AuthorFields, Craig B.

When must state apportionment be fair? Always. If a states normal apportionment formula is operating unfairly with respect to your company, you need to consider the alternatives. The United States Supreme Court has articulated a four-part test for determining whether a state tax burdens interstate commerce in violation of the Commerce Clause of the United States Constitution. Pursuant to one part of that test, a state tax is constitutional when the tax is "fairly apportioned." (1) What is fair apportionment? To be fairly apportioned, a state tax must be both "internally consistent" and "externally consistent." (2)

The internal consistency test looks to the overall structure of the tax at issue and asks whether the tax would necessarily disadvantage interstate commerce when compared with intrastate commerce if every state enacted an identical taxing scheme. (3) Inasmuch as an internally inconsistent tax impermissibly burdens interstate commerce on its face, the tax is per se invalid in all cases, without the need for further consideration of the economic reality of how the tax applies.

The external consistency test looks to the specific economic realities of how the tax applies in order to determine whether the tax impermissibly "reaches beyond that portion of value that is fairly attributable to economic activity within the taxing State." (4) Inasmuch as the external consistency test is concerned with the underlying economic realities of how the tax applies in practice, the analysis is undertaken on a case-by-case basis to determine whether a tax is fairly apportioned as applied to particular taxpayers. A states statutory apportionment formula may be externally consistent as applied to one taxpayer but externally inconsistent as applied to another, depending on the economic realities of their respective business activities in the state. If it is determined that a normal statutory apportionment formula is externally inconsistent as applied to a particular taxpayer, then the U. S. Constitution requires an alternative method of apportionment to be applied that more fairly reflects the extent of that taxpayer's business activities within the taxing state.

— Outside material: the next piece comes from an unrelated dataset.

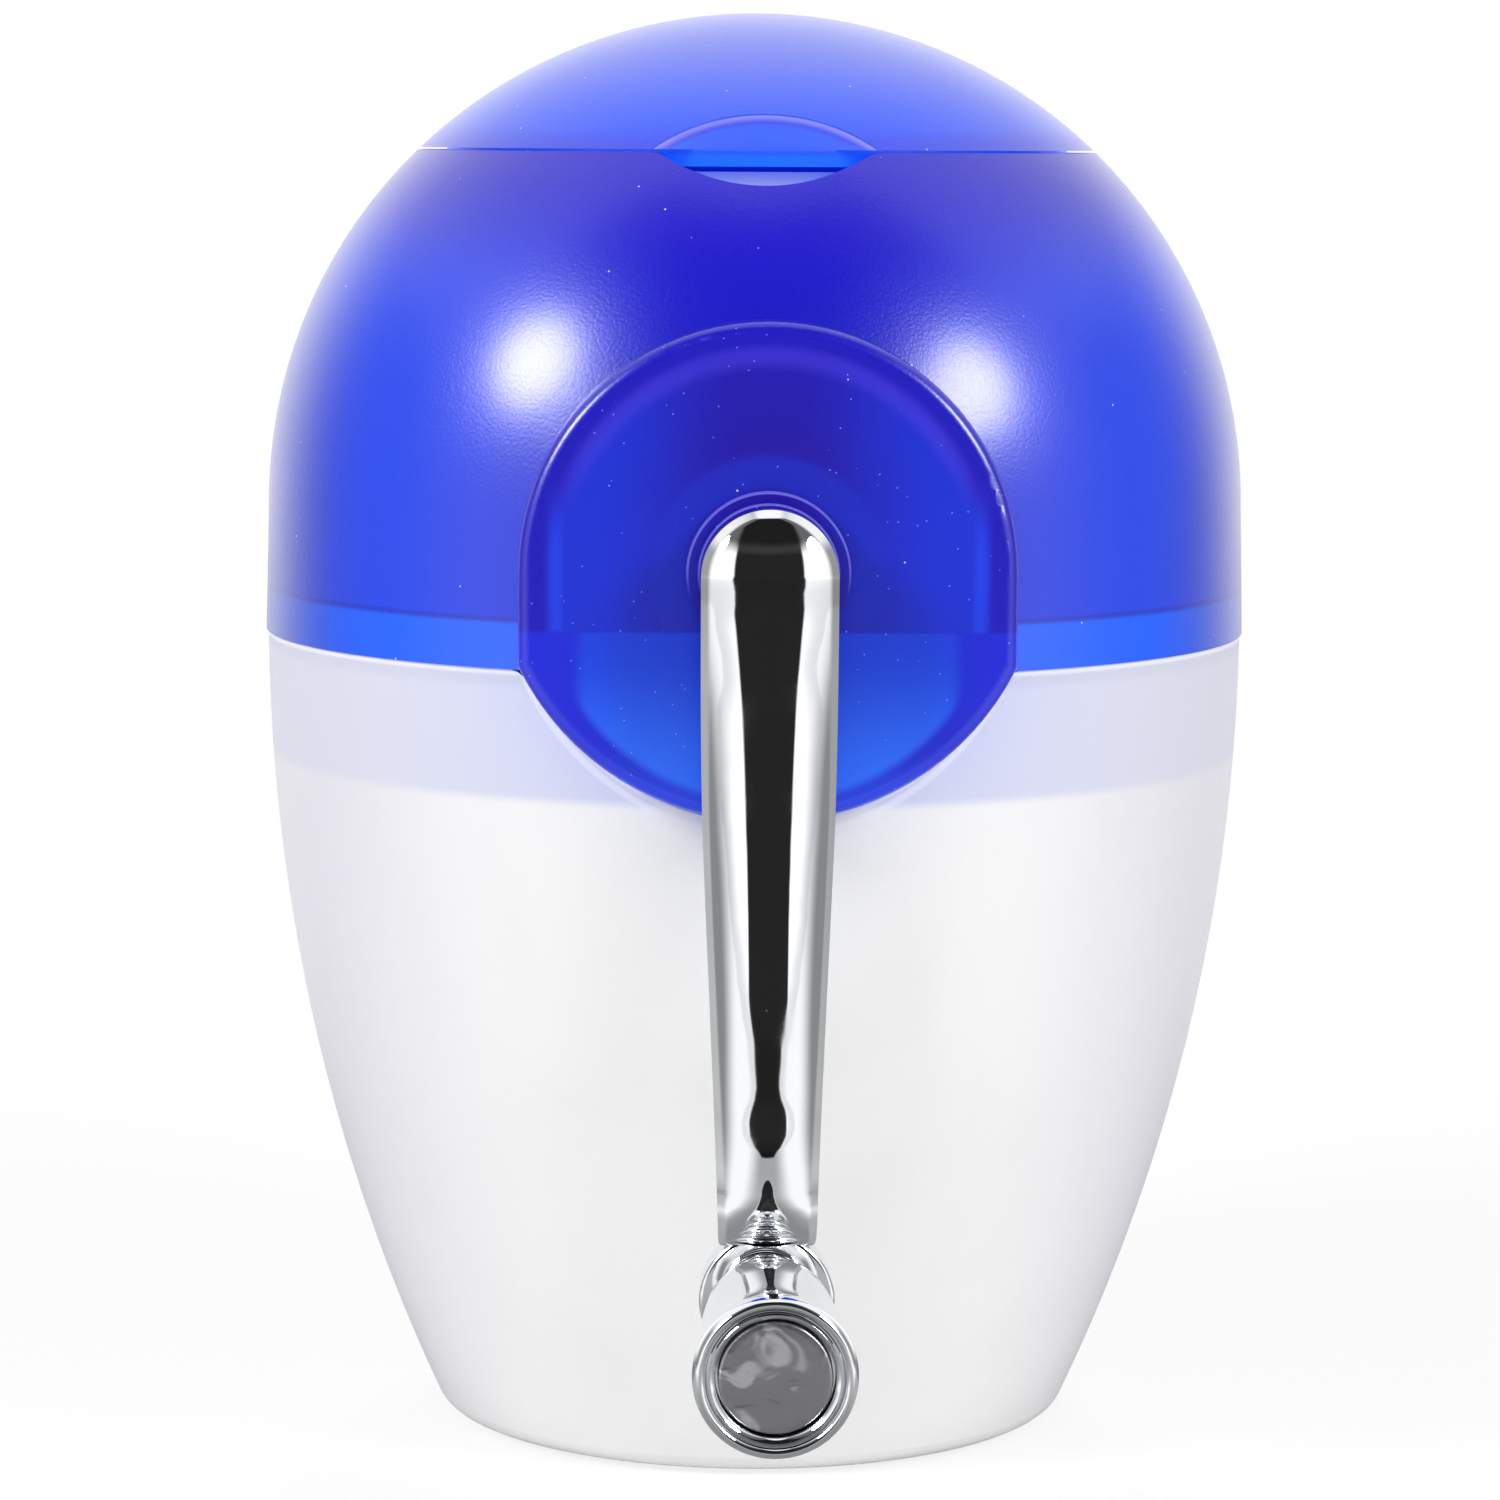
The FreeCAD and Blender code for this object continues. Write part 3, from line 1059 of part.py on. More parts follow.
def make_comb_screws():
    """Two screws through each side wall of the chamber into the combs."""
    wall = "(dim.chamber_half_width + dim.hopper_wall)"
    places = [(f"{sx} * {wall}", f"{sy} * dim.comb_screw_reach", f"{AXIS} + dim.comb_screw_rise")
              for sx in (-1, 1) for sy in (-1, 1)]
    return make_screws("comb_screws", places, 90,
                       "dim.hopper_wall + dim.comb_thickness + dim.screw_gap")


# ---------------------------------------------------------------- assembly

pieces = [
    make_container(),
    make_base_pad(),
    make_head_shell(),
    make_hopper(),
    make_comb("fixed_comb_left", 180),
    make_comb("fixed_comb_right", 0),
    make_comb_screws(),
    make_hopper_screws(),
    make_front_bearing(),
    make_rear_bush(),
    make_lid(),
    make_hinge_pin(),
    make_shaft(),
    make_ring("crank_washer", f"({COLLAR_FACE} + dim.end_play)", "dim.washer_thickness",
              "dim.journal_radius + dim.fit_gap", "dim.hub_radius"),
    make_ring("rear_washer", f"(-{CLIP})", "dim.washer_thickness",
              "dim.rear_journal_radius + dim.fit_gap", "dim.clip_radius"),
    make_ring("retaining_clip", f"(-{CLIP} - dim.clip_thickness)", "dim.clip_thickness",
              "dim.clip_groove_radius", "dim.clip_radius"),
    make_arm(),
    make_knob(),
    make_end_plug(),
    make_knob_screw(),
    make_ring("knob_washer", f"({KNOB_SEAT} + dim.end_play)", "dim.washer_thickness",
              "dim.pin_radius + dim.fit_gap", "dim.counterbore_radius - dim.end_play", KNOB_AXIS),
]
pieces += [make_blade(number) for number in range(BLADES)]
pieces += [make_spacer(number) for number in range(BLADES + 1)]

doc.recompute()

failed = [o.Name for o in doc.Objects if {"Invalid", "Error"} & set(o.State)]
if failed:
    raise RuntimeError(f"objects that did not compute: {failed}")
for piece in pieces:
    if piece.Shape.isNull() or not piece.Shape.isValid():
        raise RuntimeError(f"{piece.Label} has no valid shape")

os.makedirs("parts", exist_ok=True)
for piece in pieces:
    piece.Shape.exportStep(f"parts/{piece.Label}.step")
    print(f"{piece.Label}: {len(piece.Shape.Solids)} solid, {piece.Shape.Volume:.1f} mm3")
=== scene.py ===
"""Hand crank ice crusher: finishes, detailed pieces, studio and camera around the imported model."""

from __future__ import annotations

import json
import logging
import math
from collections.abc import Sequence
from dataclasses import dataclass, field
from enum import Enum
from functools import partial, reduce

import bmesh
import bpy
from mathutils import Euler, Matrix, Vector

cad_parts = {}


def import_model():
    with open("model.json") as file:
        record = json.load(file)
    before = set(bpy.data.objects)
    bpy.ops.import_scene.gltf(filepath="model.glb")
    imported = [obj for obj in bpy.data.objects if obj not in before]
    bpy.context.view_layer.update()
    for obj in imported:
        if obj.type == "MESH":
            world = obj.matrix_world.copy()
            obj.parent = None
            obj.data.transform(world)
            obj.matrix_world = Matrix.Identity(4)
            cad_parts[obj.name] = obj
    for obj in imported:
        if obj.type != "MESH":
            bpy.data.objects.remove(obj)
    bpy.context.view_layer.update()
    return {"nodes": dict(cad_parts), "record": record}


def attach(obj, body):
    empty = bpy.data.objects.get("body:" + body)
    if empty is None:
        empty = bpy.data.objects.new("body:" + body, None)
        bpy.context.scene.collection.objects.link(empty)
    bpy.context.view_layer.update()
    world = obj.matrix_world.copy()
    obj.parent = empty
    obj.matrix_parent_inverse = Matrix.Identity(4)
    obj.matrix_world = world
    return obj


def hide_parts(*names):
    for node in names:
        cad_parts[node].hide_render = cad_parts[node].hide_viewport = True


LOG = logging.getLogger("ice_crusher")
MM = 0.001
Colour = tuple[float, float, float]
Span = tuple[float, float]
Sweep = tuple[float, float, int]
Socket = bpy.types.NodeSocket

# Heights in the model, in mm.
SEAM = 130.0  # rim of the cup
CRANK = 146.0  # axis of the crank
KNOB = 40.0  # axis of the knob, with the arm straight down
DECK = 137.3  # deck of the hopper, as it shows through the head
DOME = 150.2  # centre of the dome's sphere
JOINT = 207.508  # joint between dome and lid


# ---------------------------------------------------------------- node helpers

def linear(colour: Colour) -> Colour:
    """Turn a display colour of 0 to 255 into the linear colour that shaders take.

    Args:
        colour: Red, green and blue as they show on a screen.

    Returns:
        The same colour in linear light.
    """
    shares = (part / 255.0 for part in colour)
    return tuple(s / 12.92 if s <= 0.04045 else ((s + 0.055) / 1.055) ** 2.4 for s in shares)


@dataclass(frozen=True)
class Where:
    """Point or direction that is shaded, as node outputs.

    Attributes:
        x: Its part to the right.
        y: Its part to the back.
        z: Its part upwards.
    """

    x: Socket
    y: Socket
    z: Socket


class NodeTree:
    """Short way to add and join the nodes of one material, world or group."""

    def __init__(self, tree: bpy.types.NodeTree) -> None:
        """Work on the given tree.

        Args:
            tree: Tree that new nodes go into.
        """
        self.tree = tree

    def add(self, kind: str, **inputs: object) -> bpy.types.Node:
        """Add a node.

        Args:
            kind: Node type without the words ShaderNode.
            **inputs: Properties of the node, and sockets by name with an underscore for a space.
                A socket's value is a plain value or another node's output.

        Returns:
            The new node.
        """
        node = self.tree.nodes.new(f"ShaderNode{kind}")
        for name, value in inputs.items():
            if hasattr(node, name):
                setattr(node, name, value)
            else:
                self.feed(node.inputs[name.replace("_", " ")], value)
        return node

    def feed(self, socket: Socket, value: object) -> None:
        """Set a socket, or link an output to it.

        Args:
            socket: Input socket.
            value: Plain value or an output socket.
        """
        if isinstance(value, Socket):
            self.tree.links.new(value, socket)
        else:
            socket.default_value = value

    def maths(self, operation: str, *values: object) -> Socket:
        """Add a Math node.

        Args:
            operation: Blender's name of the operation.
            *values: Its operands, plain or linked.

        Returns:
            The node's output.
        """
        node = self.add("Math", operation=operation)
        for socket, value in zip(node.inputs, values):
            self.feed(socket, value)
        return node.outputs[0]

    def product(self, *values: object) -> Socket:
        """Multiply two or more values, plain or linked."""
        return reduce(partial(self.maths, "MULTIPLY"), values)

    def highest(self, *values: object) -> Socket:
        """Take the highest of two or more values, plain or linked."""
        return reduce(partial(self.maths, "MAXIMUM"), values)

    def flip(self, share: Socket) -> Socket:
        """Take what a share leaves of one."""
        return self.maths("SUBTRACT", 1.0, share)

    def mix(self, share: object, first: object, second: object) -> Socket:
        """Mix two values.

        Args:
            share: Share of the second value.
            first: Plain value or output.
            second: Plain value or output.

        Returns:
            The mixed value.
        """
        node = self.add("Mix", data_type="FLOAT")
        for index, value in ((0, share), (2, first), (3, second)):
            self.feed(node.inputs[index], value)
        return node.outputs[0]

    def ramp(self, value: Socket, levels: Span, start: float = 0.0, end: float = 1.0) -> Socket:
        """Smooth step between two levels of a value.

        Args:
            value: Value that is measured.
            levels: Where the step starts and where it ends.
            start: Result below the step.
            end: Result above it.

        Returns:
            The stepped value.
        """
        node = self.add("MapRange", interpolation_type="SMOOTHSTEP", Value=value,
                        From_Min=levels[0], From_Max=levels[1], To_Min=start, To_Max=end)
        return node.outputs["Result"]

    def ramp_mm(self, value: Socket, levels: Span, start: float = 0.0, end: float = 1.0
                ) -> Socket:
        """Smooth step between two levels in mm, with the other arguments of ramp."""
        return self.ramp(value, (levels[0] * MM, levels[1] * MM), start, end)

    def fade_mm(self, value: Socket, levels: Span) -> Socket:
        """Smooth fall from one to nothing between two levels in mm."""
        return self.ramp_mm(value, levels, 1.0, 0.0)

    def band_mm(self, value: Socket, rising: Span, falling: Span) -> Socket:
        """Mask of a band that comes in and ends between levels in mm."""
        return self.product(self.ramp_mm(value, rising), self.fade_mm(value, falling))

    def ramp_degrees(self, value: Socket, levels: Span, start: float, end: float) -> Socket:
        """Smooth step between two angles in degrees, with the other arguments of ramp."""
        return self.ramp(value, (math.radians(levels[0]), math.radians(levels[1])), start, end)

    def blend(self, share: object, first: object, second: object) -> Socket:
        """Mix two colours.

        Args:
            share: Share of the second colour.
            first: Linear colour or output.
            second: Linear colour or output.

        Returns:
            The mixed colour.
        """
        node = self.add("Mix", data_type="RGBA")
        self.feed(node.inputs[0], share)
        for index, value in ((6, first), (7, second)):
            self.feed(node.inputs[index], (*value, 1.0) if isinstance(value, tuple) else value)
        return node.outputs[2]

    def tint(self, share: object, under: object, colour: Colour) -> Socket:
        """Lay a display colour over another colour by its share."""
        return self.blend(share, under, linear(colour))

    def place(self) -> Socket:
        """Object coordinates, in metres."""
        return self.add("TexCoord").outputs["Object"]

    def parts(self, vector: Socket) -> Where:
        """Split a vector."""
        return Where(*self.add("SeparateXYZ", Vector=vector).outputs)

    def length(self, *parts: Socket) -> Socket:
        """Length of a vector with the given two or three parts."""
        squares = [self.maths("MULTIPLY", part, part) for part in parts]
        return self.maths("SQRT", reduce(partial(self.maths, "ADD"), squares))

    def over(self, at: Where, level: float) -> Socket:
        """Height of a point over a level in mm."""
        return self.maths("SUBTRACT", at.z, level * MM)

    def crank_reach(self, at: Where) -> tuple[Socket, Socket]:
        """Place of a point round the crank's axis.

        Args:
            at: The point.

        Returns:
            Its height over the axis and its distance from it.
        """
        rise = self.over(at, CRANK)
        return rise, self.length(at.x, rise)

    def front_bearing(self, at: Where) -> Socket:
        """Angle from straight in front of the object, in radians and the same to both sides."""
        return self.maths("ABSOLUTE",
                          self.maths("ARCTAN2", at.x, self.maths("MULTIPLY", at.y, -1.0)))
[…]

Distinct from U.S. Constitution considerations, states have enacted statutory alternative apportionment provisions to address situations where the normal statutory apportionment formula does not fairly represent in-state business activities or income. Pursuant to these alternative apportionment statutes, typically either the state or the taxpayer may assert that the statutory apportionment formula does not fairly represent the in-state business activities or income and may propose that an alternative method of apportionment be used to fairly reflect in-state activities. Such provisions aim to provide an additional safeguard to ensure fair apportionment in cases where the normal statutory apportionment formula yields a result that does not fairly represent in-state business activities but is not so manifestly unfair as to rise to the level of a constitutional violation. However, it is important to note that whereas all state apportionment formulas are required to be internally and externally consistent in accord with the U.S. Constitution, statutory alternative apportionment provisions are state-made laws and therefore tend to vary by state.

We will consider constitutionally required and statute-based alternative apportionment in turn.

Constitutional Aspects of Alternative Apportionment

The U.S. Supreme Court has stated that a statutory apportionment formula that is "not intrinsically arbitrary ... will be sustained until proof is offered of an unreasonable and arbitrary application in particular cases." (5) A normal statutory apportionment formula will be invalidated when the taxpayer demonstrates that the formula operates in a way that attributes to the taxing state "a percentage of income out of all appropriate proportion to the business transacted" within the state. (6)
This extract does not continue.